Friday, September 29, 2006

Provocação

Já passou do discurso dos gurus da boa gestão para a realidade das empresas o recurso ao teletrabalho, seja este interno, ou externo, às fronteiras nacionais. É esta uma realidade imparável, e inquestionada, surgindo este alargamento do mercado de emprego à escala global como uma imperdível oportunidade de desenvolvimento e crescimento das economias e dos tecidos empresariais.
Aceite esta realidade, porque teremos tanta dificuldade em perceber que não está longe o dia em que teremos os pais a exigir poder escolarizar os filhos sem o recurso permanente à escola material? Sabendo-se como são hoje as escolas espaços de violência e de ameaça à segurança física e à saúde psicológica dos que a frequentam, só não se percebe como é que a questão não está, já, em cima da mesa negocial.

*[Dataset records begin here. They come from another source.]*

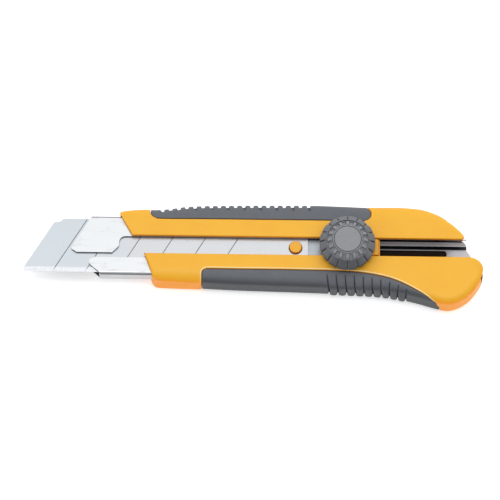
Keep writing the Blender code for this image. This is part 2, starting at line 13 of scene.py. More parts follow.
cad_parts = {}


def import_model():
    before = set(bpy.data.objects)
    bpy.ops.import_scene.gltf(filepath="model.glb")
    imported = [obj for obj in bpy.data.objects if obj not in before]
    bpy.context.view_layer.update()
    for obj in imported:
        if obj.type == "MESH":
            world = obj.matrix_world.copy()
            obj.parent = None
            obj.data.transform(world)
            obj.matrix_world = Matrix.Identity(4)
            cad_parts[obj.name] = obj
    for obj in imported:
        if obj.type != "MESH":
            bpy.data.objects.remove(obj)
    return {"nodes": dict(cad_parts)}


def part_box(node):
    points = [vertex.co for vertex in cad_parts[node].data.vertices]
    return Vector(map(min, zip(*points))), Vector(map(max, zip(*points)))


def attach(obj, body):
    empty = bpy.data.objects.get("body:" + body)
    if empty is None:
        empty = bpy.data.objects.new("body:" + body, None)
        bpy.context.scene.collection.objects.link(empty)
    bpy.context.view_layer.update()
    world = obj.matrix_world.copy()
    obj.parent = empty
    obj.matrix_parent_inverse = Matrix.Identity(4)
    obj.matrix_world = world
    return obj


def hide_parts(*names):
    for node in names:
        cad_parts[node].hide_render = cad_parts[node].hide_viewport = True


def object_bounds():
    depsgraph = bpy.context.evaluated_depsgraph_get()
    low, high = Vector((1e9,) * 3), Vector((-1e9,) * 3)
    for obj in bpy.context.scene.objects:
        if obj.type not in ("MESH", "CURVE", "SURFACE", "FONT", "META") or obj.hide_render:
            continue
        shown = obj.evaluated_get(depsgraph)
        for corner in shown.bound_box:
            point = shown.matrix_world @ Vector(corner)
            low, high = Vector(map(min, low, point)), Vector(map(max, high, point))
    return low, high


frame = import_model()
CAD_BOX = [list(corner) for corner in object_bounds()]

MM = 0.001
BLADE_LO, BLADE_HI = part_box("blade")
FACE_Z = BLADE_HI.z / MM
MID_Y = (BLADE_LO.y + BLADE_HI.y) / 2 / MM
SHIFT_X = BLADE_LO.x / MM + 102.04

# ---- blade
BLADE_TIP_X = -102.04
BLADE_HALF = 12.5
BLADE_THICK = 0.7
BLADE_BEVEL = 2.1
SCORE_SLOPE = 1 / math.tan(math.radians(59))
SCORE_PITCH = 14.45
SCORE_FIRST_X = -89.3
PIN_X = 18.5
PIN_R = 2.8

# ---- steel channel
SHEET = 0.8
CH_HALF = 13.6
CH_TOP = 1.1
CH_BACK = -6.6
CH_NOSE_X = -81.2
CH_REAR_X = 97.0
BEAD_Y = 5.4
BEAD_HALF = 1.7
BEAD_HIGH = 1.4
UPPER_LIP_Y = 4.15
FLAP_Y = -3.6
LOWER_LIP_Y = -5.85

# ---- handle
H_FRONT = 2.8
H_BACK = -10.5
BACK_ROUND = 3.0
CAVITY_HALF = 13.9
CAVITY_TOP = 1.35
CAVITY_BACK = -6.9
SLOT_HALF = 4.2
SEAT_GAP = 0.16
SEAT_DEEP = 1.65
GRIP_DEEP = 1.4
LIP_R = 0.38

# ---- wheel and slider
WHEEL_X = 41.4
WHEEL_R = 12.35
LOBES = 16
NECK_X0 = 33.4
NECK_X1 = 55.4
NECK_HALF = 3.85

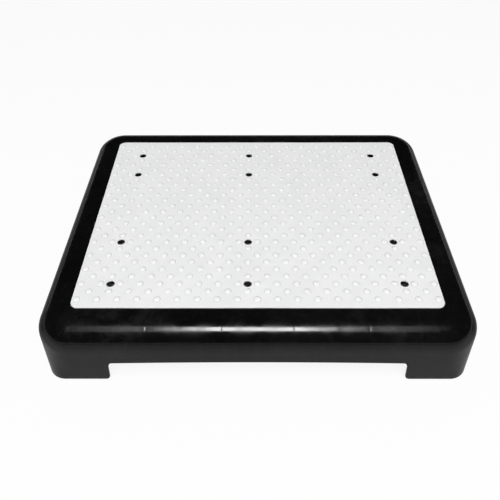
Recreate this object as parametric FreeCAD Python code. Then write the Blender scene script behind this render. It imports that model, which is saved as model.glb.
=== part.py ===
import FreeCAD, Part

import math
import os

# A low riser step: a black moulded platform on four corner feet, with a studded anti-slip mat on its deck.
# Sizes are in millimetres. +X is the width, +Y points to the back and +Z is up. The origin is on the floor,
# at the centre of the footprint. Names with "half" are measured from that centre.

# Platform: overall size
step_width = 490.0
step_depth = 394.0
body_height = 80.7  # the skirt's lower edge to the deck's top

# Platform: bullnose rim and drafted skirt
rim_round = 24.5  # radius of the bullnose along the deck's edge
rim_band = 1.0  # upright band under the bullnose
rim_overhang = 4.8  # how far the rim stands out past the drafted skirt's lower edge
rim_corner_radius = 40.0  # in plan
skirt_corner_radius = 22.0  # in plan, at the skirt's lower edge
skirt_thickness = 3.2  # of the rim too
deck_thickness = 4.0

# Platform: the cut-outs in the skirt, which leave the corner feet
foot_length = 74.5  # of each arm of a foot, along the skirt's lower edge
cutout_height = 33.5  # above the skirt's lower edge, at the cut-out's ends
cutout_crown = 2.3  # how much higher the cut-out is at its middle
cutout_top_radius = 5.5
cutout_flare = 1.5  # how much further out each end of the cut-out is at the foot than at its top
foot_edge_radius = 5.0

# Platform: underside ribs, and the plate in each foot
rib_thickness = 2.4  # of the foot boxes' walls too
rib_depth = 18.0  # below the deck
rib_pitch_x = 80.0
rib_pitch_y = 66.0
foot_plate_thickness = 3.0

# Mat and its adhesive sheet
mat_border_x = 36.8  # deck left bare at each side of the mat
mat_border_y = 39.0  # deck left bare in front of the mat and behind it
mat_corner_radius = 8.5
mat_thickness = 1.5
mat_edge_round = 0.6
adhesive_thickness = 0.3
adhesive_inset = 1.0
stud_pitch = 22.5
stud_diameter = 7.5
stud_height = 1.0
stud_edge_gap = 1.5  # least distance from a stud's rim to the mat's edge
stud_root = 0.5  # how deep a stud's body reaches into the mat that it is moulded with

# Drain holes, through the mat, the adhesive sheet and the deck
drain_diameter = 9.5
adhesive_hole_clearance = 0.5  # radial
drain_columns_in = 1.5  # pitches in from the last stud column to the outer holes
drain_rows_in_outer = 1.5  # pitches in from half a pitch past the last stud row
drain_rows_in_back = 3.5
drain_rows_in_front = 4.5

# Push-in rubber foot pads
pad_diameter = 28.0
pad_gap = 3.9  # between a pad and the walls of the box around it
pad_stand = 1.5  # how far a pad stands below the skirt
pad_recess = 3.0  # how deep a pad sits inside the skirt
pad_edge_round = 1.0
stem_diameter = 8.0
stem_clearance = 0.1  # radial
barb_diameter = 11.0
barb_height = 5.0
barb_tip_diameter = 6.0

# Heights worked out from the sizes above
skirt_bottom = pad_stand
deck_top = skirt_bottom + body_height
deck_underside = deck_top - deck_thickness
rim_bottom = deck_top - rim_round - rim_band
adhesive_top = deck_top + adhesive_thickness
mat_top = adhesive_top + mat_thickness
cutout_end_top = skirt_bottom + cutout_height
cutout_middle_top = cutout_end_top + cutout_crown
rib_bottom = deck_underside - rib_depth
plate_bottom = skirt_bottom + pad_recess
plate_top = plate_bottom + foot_plate_thickness

# Plan sizes worked out from the sizes above; those of the skirt are at its lower edge
skirt_width = step_width - 2 * rim_overhang
skirt_depth = step_depth - 2 * rim_overhang
cavity_width = skirt_width - 2 * skirt_thickness
cavity_depth = skirt_depth - 2 * skirt_thickness
cutout_half_x = skirt_width / 2 - foot_length
cutout_half_y = skirt_depth / 2 - foot_length
foot_box = pad_diameter + 2 * pad_gap  # inner size of the box of walls around each pad
foot_wall_x = cavity_width / 2 - foot_box - rib_thickness / 2
foot_wall_y = cavity_depth / 2 - foot_box - rib_thickness / 2
pad_half_x = (cavity_width - foot_box) / 2
pad_half_y = (cavity_depth - foot_box) / 2
mat_width = step_width - 2 * mat_border_x
mat_depth = step_depth - 2 * mat_border_y

overrun = 1.0  # how far a cutting body runs past what it cuts


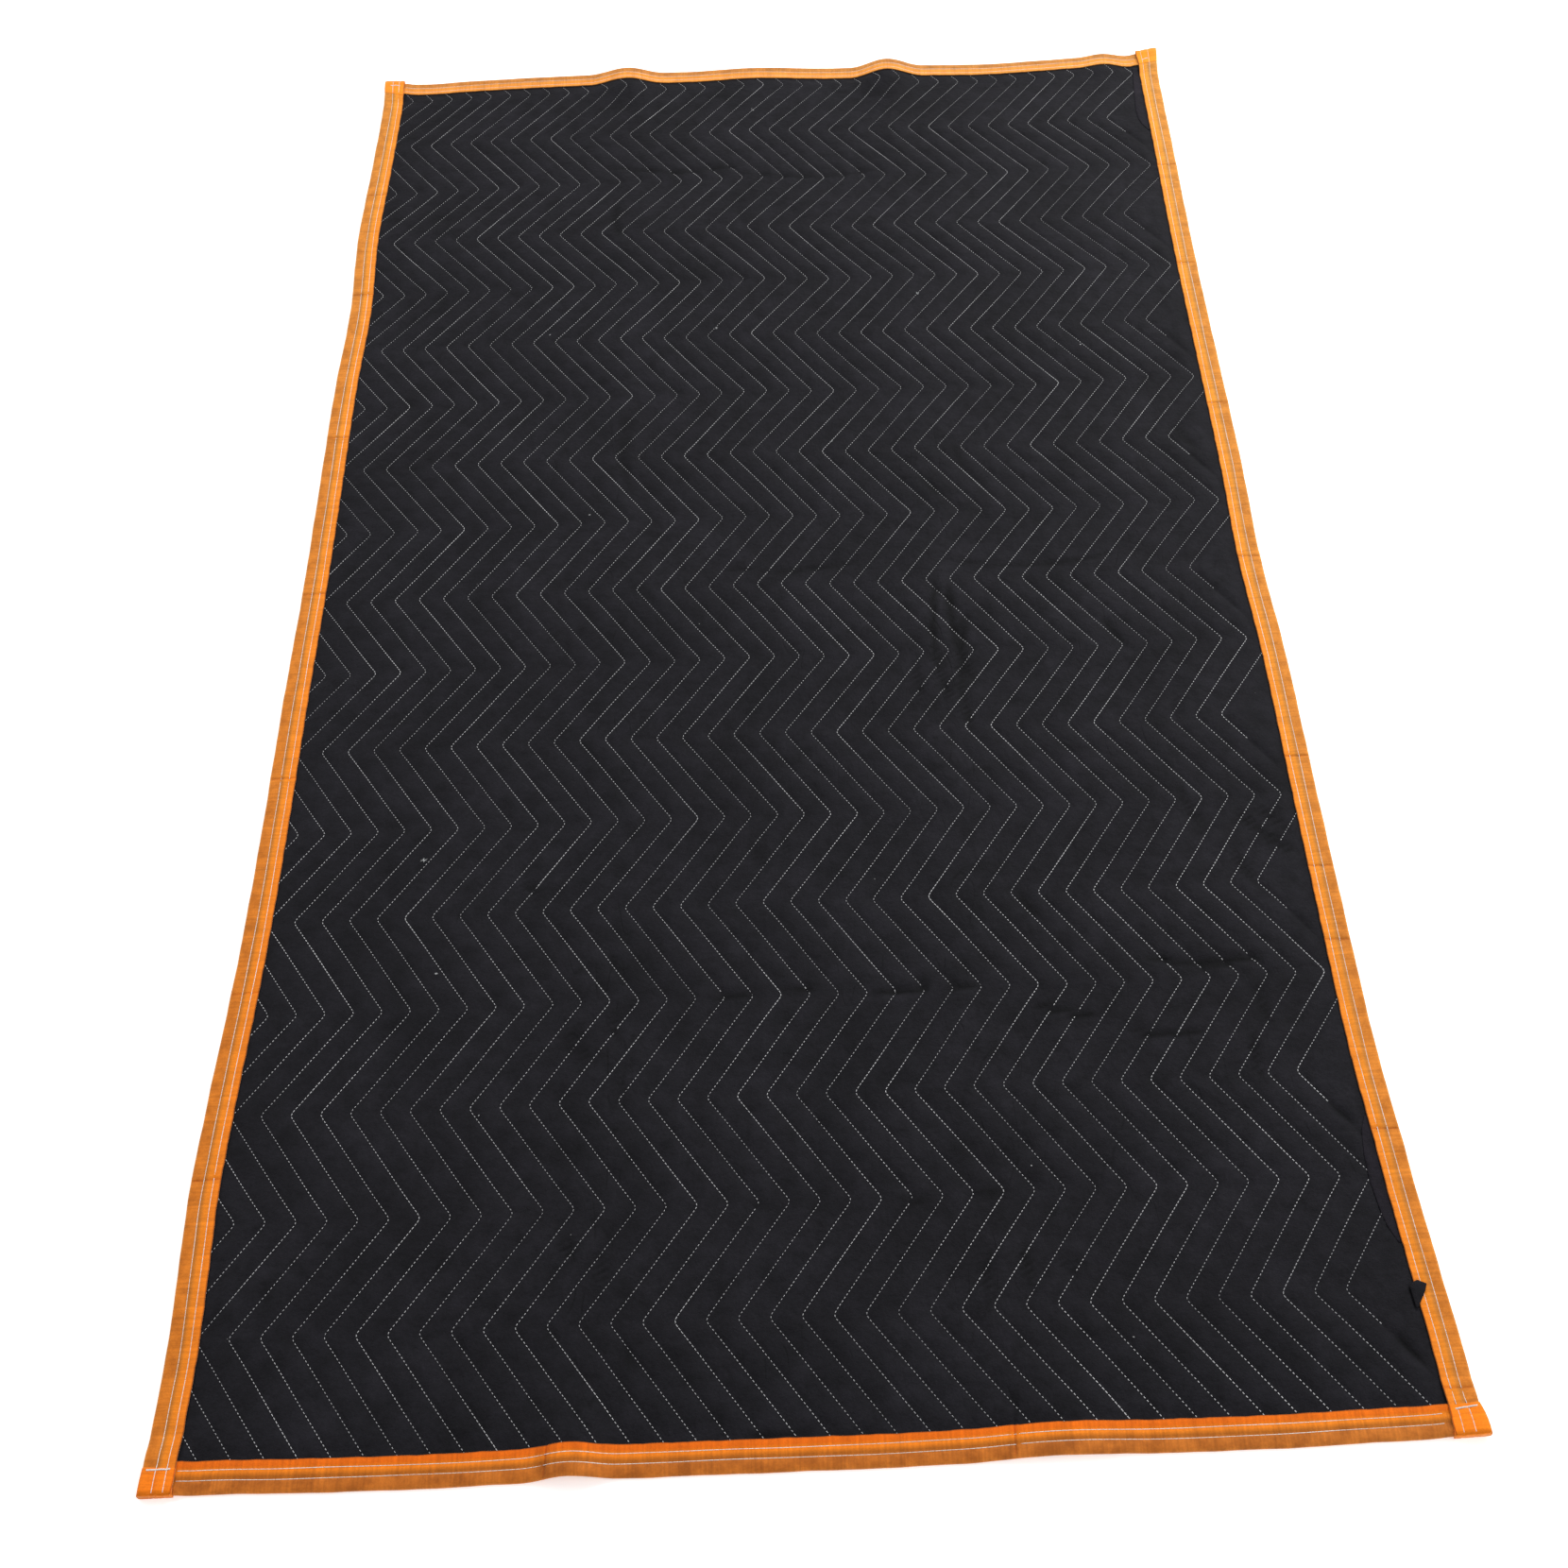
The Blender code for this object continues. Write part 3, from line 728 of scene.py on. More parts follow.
@dataclass(frozen=True)
class OrangeStripFinish:
    """Thin orange non-woven strip through which the black cloth shows at its outer edge.

    Attributes:
        name: The material's name.
        edge: Colour at the folded outer edge.
        outer: Colour of the band outside both seams.
        shade: Colour just inside the outer seam, a painted shade there.
        middle: Colour of the band between the seams.
        inner: Colour of the band inside both seams.
        lip: Colour along the inner edge, a painted shade there.
        strip_width: How much of the strip shows, in metres.
        blotches: How much the outer band is blotched.
        blotches_per_metre: How closely the blotches lie.
        pale_tint: How the colour turns paler and yellower towards the far right, a painted sheen.
        mark_tint: How a fold mark darkens it, a painted shade in the mark's trough.
        streaks: How many weft streaks fit in a metre along the strip, across it and up.
        fibres_per_metre: How closely its fibres lie.
        crumples_per_metre: How closely it is crumpled.
        dimples_per_metre: How closely it is pressed.
        sheen_tint: Colour of the light that its loose fibres catch.
    """

    name: str = "orange_nonwoven"
    edge: Colour = (0.66, 0.205, 0.030)
    outer: Colour = (0.52, 0.148, 0.018)
    shade: Colour = (0.46, 0.128, 0.011)
    middle: Colour = (0.80, 0.205, 0.010)
    inner: Colour = (0.80, 0.148, 0.0045)
    lip: Colour = (0.26, 0.055, 0.006)
    strip_width: float = 0.025
    blotches: float = 0.75
    blotches_per_metre: float = 75.0
    pale_tint: Colour = (1.04, 1.46, 2.7)
    mark_tint: Colour = (0.8, 0.68, 0.6)
    streaks: Triple = (420.0, 22.0, 1.0)
    fibres_per_metre: float = 650.0
    crumples_per_metre: float = 110.0
    dimples_per_metre: float = 1000.0
    sheen_tint: Colour = (1.0, 0.72, 0.38)

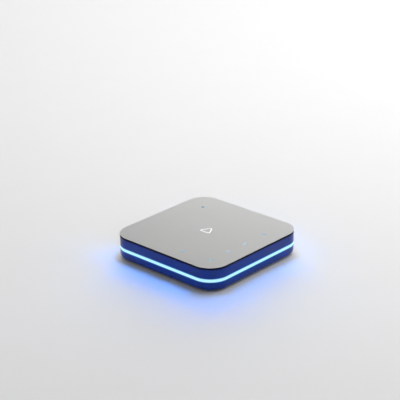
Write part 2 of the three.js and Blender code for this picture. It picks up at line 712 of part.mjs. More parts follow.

Thursday, September 28, 2006

strana et illicita

Ainda há dias, a comentar um excelente post do meu amigo Anthrax, dizia eu que as declarações do Papa, que tanta celeuma levantaram no mundo islâmico, não seriam um acto isolado, que não tivesse um muito elaborado objectivo, para propiciar a Bento XVI a oportunidade de enviar ao mundo não islâmico um sinal oculto sobre o caminho de coragem, porque de sofrimento também, que o futuro nos reserva. Parecia-me, então, que o "erro" do Papa mais não seria do que uma sua determinada opção de procedimento, cujas consequências demonstrariam ao mundo que está unilateralmente declarada, e iniciada, a guerra religiosa, que determinará o regresso dos cristãos às catacumbas.
O episódio do cancelamento da ópera Idomeneo, infelizmente, parece dar-me razão. Se já nos sentimos obrigados a condicionarmos as nossas manifestações artísticas e culturais ao temor de ferir as susceptibilidades do Islão, não estaremos muito longe da clandestinidade, como a que os primeiros seguidores de Cristo viveram. Pelo que conhecemos da história, e porque faz parte da natureza do fenómeno religioso uma dimensão de fanatismo e de intolerância, que os contextos adversos e as ameaças externas justificam e legitimam, este recuo dos cristãos ao medo e ao papel de vítimas da perseguição e do terror, poderá não ser o fim, mas a melhor das oportunidades para um novo fulgor da religiosidade cristã. Ninguém poderá acreditar que Bento XVI não tenha percebido que, sendo esta uma guerra desigual, nunca a poderemos ganhar, "desarmados" como estamos por uma religiosidade amorfa e uma esquizofrénica, e cínica, cultura da paz. Como líder do mundo cristão, Bento XVI fez o que lhe compete:escolheu a melhor estratégia para o combate que lhe é imposto.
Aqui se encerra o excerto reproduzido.